Work to do: Using the material below, print the line that contains "The build123d and", the line that contains "REAR_FAN_Z = REAR_FAN_LOW_Z + REAR_FAN / 2", and every line in between, exactly and nothing else.
======== Dataset entries ========
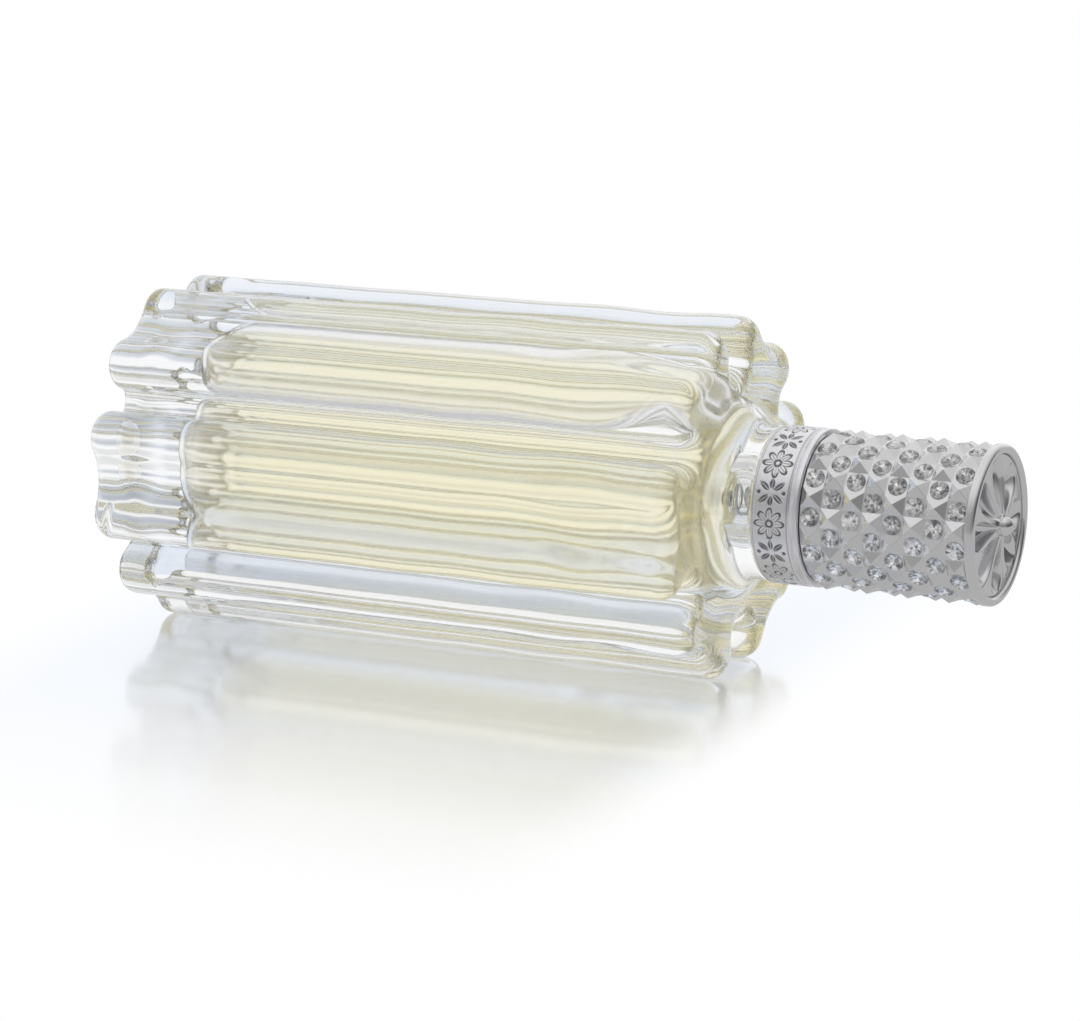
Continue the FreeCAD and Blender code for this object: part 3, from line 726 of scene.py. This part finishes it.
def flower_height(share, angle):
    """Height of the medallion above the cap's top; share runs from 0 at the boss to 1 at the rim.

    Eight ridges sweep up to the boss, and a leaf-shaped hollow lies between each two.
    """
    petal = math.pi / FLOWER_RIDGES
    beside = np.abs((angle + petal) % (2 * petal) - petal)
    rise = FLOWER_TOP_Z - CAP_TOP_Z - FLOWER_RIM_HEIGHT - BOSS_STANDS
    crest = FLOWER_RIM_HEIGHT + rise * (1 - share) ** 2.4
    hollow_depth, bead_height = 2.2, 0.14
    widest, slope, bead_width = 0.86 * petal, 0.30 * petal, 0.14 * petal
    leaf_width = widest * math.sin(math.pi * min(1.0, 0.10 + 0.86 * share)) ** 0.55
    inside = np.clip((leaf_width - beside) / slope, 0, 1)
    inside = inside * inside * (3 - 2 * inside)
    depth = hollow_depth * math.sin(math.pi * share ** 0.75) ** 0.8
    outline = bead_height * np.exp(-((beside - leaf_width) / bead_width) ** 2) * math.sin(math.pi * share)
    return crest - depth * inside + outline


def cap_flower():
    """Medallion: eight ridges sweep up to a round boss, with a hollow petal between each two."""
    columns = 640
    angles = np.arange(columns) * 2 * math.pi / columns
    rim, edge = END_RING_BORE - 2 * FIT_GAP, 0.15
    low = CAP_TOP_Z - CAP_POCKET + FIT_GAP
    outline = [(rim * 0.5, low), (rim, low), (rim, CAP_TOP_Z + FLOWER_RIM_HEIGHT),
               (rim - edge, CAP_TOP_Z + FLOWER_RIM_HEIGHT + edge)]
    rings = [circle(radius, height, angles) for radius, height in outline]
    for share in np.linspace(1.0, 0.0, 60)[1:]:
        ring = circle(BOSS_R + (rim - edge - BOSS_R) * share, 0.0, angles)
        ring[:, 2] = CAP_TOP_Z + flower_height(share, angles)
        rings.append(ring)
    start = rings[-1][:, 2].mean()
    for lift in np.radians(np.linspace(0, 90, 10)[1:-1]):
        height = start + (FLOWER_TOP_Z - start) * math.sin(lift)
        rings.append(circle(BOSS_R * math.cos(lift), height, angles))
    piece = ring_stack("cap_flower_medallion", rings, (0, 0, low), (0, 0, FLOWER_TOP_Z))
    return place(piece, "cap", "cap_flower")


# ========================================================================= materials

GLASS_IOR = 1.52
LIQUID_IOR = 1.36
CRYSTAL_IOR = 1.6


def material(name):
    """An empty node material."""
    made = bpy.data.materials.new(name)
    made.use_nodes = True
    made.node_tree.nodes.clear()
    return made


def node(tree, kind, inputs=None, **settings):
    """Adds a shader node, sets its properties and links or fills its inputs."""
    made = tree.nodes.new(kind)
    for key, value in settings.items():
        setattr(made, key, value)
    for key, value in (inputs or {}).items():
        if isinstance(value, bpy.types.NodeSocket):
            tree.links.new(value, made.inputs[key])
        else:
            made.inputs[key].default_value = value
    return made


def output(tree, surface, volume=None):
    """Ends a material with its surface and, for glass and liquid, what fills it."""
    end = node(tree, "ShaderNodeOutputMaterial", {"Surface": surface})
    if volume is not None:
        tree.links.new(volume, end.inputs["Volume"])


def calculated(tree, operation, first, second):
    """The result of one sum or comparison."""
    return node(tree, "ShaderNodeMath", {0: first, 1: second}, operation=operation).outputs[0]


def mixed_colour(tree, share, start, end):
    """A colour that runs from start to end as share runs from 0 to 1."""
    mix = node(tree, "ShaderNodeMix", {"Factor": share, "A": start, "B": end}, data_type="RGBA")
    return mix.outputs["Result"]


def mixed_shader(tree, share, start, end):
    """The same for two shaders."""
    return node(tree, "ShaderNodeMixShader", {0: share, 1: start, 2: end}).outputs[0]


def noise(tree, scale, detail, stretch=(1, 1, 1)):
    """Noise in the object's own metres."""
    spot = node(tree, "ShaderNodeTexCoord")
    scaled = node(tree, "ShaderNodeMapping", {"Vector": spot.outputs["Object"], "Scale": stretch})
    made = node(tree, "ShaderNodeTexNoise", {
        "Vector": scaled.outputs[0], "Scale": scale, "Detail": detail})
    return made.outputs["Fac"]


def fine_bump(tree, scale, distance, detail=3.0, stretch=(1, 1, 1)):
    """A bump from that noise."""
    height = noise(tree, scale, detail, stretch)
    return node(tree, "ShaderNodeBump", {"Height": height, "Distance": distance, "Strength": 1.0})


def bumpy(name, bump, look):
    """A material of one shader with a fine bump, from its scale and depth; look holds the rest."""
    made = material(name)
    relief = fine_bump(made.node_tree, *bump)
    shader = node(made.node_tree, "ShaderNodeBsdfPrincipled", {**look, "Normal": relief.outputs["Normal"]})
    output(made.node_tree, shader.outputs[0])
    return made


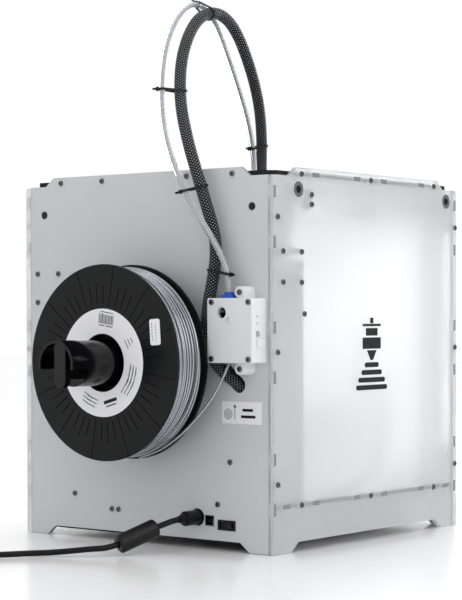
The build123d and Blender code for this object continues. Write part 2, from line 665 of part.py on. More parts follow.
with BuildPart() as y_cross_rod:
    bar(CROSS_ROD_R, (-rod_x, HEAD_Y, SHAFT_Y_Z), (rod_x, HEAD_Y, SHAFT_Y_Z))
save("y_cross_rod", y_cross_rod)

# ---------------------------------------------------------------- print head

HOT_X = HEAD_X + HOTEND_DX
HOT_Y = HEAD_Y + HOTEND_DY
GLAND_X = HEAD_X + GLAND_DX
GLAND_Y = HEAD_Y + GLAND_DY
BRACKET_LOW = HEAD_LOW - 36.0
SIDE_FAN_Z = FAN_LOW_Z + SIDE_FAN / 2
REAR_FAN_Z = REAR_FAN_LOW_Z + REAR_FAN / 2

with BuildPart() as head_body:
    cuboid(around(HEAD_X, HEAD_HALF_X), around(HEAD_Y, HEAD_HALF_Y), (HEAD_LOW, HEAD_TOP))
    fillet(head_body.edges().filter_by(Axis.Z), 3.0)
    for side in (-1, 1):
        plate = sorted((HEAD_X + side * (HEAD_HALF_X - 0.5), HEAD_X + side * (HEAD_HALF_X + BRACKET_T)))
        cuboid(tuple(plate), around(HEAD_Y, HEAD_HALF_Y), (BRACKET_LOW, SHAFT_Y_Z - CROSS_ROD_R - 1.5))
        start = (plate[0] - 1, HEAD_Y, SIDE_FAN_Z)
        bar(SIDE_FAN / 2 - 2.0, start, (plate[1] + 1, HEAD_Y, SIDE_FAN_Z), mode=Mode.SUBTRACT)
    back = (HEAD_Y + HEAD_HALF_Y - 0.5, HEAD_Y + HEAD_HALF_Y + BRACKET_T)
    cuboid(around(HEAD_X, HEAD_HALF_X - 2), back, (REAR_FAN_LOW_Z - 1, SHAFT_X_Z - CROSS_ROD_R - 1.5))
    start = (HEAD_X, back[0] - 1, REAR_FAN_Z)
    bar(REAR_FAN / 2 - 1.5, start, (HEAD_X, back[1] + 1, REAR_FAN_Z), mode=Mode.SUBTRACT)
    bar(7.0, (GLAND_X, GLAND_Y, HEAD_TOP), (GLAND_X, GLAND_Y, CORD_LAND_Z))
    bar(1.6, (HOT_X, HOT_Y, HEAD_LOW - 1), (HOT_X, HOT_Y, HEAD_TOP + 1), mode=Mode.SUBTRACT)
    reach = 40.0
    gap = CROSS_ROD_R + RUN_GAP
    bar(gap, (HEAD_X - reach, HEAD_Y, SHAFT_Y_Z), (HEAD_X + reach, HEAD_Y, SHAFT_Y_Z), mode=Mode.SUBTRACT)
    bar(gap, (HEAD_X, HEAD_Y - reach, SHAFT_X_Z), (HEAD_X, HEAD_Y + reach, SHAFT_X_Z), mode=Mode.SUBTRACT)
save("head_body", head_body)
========
Result for this exercise:
The build123d and Blender code for this object continues. Write part 2, from line 665 of part.py on. More parts follow.
with BuildPart() as y_cross_rod:
    bar(CROSS_ROD_R, (-rod_x, HEAD_Y, SHAFT_Y_Z), (rod_x, HEAD_Y, SHAFT_Y_Z))
save("y_cross_rod", y_cross_rod)

# ---------------------------------------------------------------- print head

HOT_X = HEAD_X + HOTEND_DX
HOT_Y = HEAD_Y + HOTEND_DY
GLAND_X = HEAD_X + GLAND_DX
GLAND_Y = HEAD_Y + GLAND_DY
BRACKET_LOW = HEAD_LOW - 36.0
SIDE_FAN_Z = FAN_LOW_Z + SIDE_FAN / 2
REAR_FAN_Z = REAR_FAN_LOW_Z + REAR_FAN / 2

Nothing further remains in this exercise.